Mais, au final, ce qui aurait fait pencher, à ce moment-là, le fléau de la balance, c’est également une forme de reconnaissance, de gratitude née du fait que "dans les moments difficiles j’avais toujours fais appel à lui et il a toujours répondu présent par ses conseils qui m’ont été d’une grande utilité ".

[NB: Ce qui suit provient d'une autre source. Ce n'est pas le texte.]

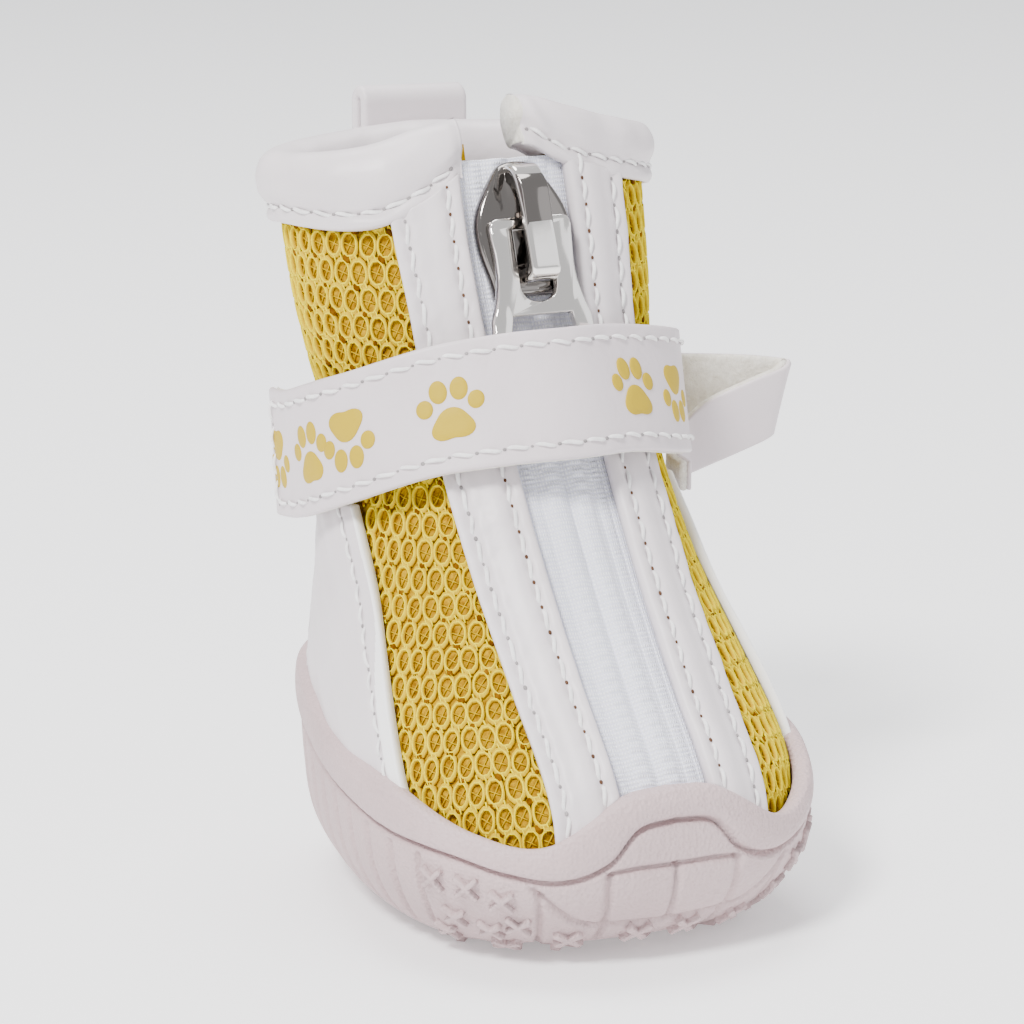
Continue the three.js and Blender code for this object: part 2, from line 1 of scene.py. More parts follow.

Cette reconstruction historique laborieuse pourrait être une possible explication à l’entêtement dont le nouveau recordman national du 1 000 mètres fit preuve dans la confrontation très polémique qu’il eut au début de la préparation hivernale 2014-2015.  Certaines sources laissent entendre que Makhloufi considérant, envers et contre tous, qu’Ali Redjimi (bien que ne répondant pas aux critères administratifs) était l’entraîneur qui devait l’accompagner aux Etats Unis, s’opposa fermement à la désignation d’un entraîneur par la fédération. Le cœur du conflit avec la fédération et le ministère et non pas une question de financement.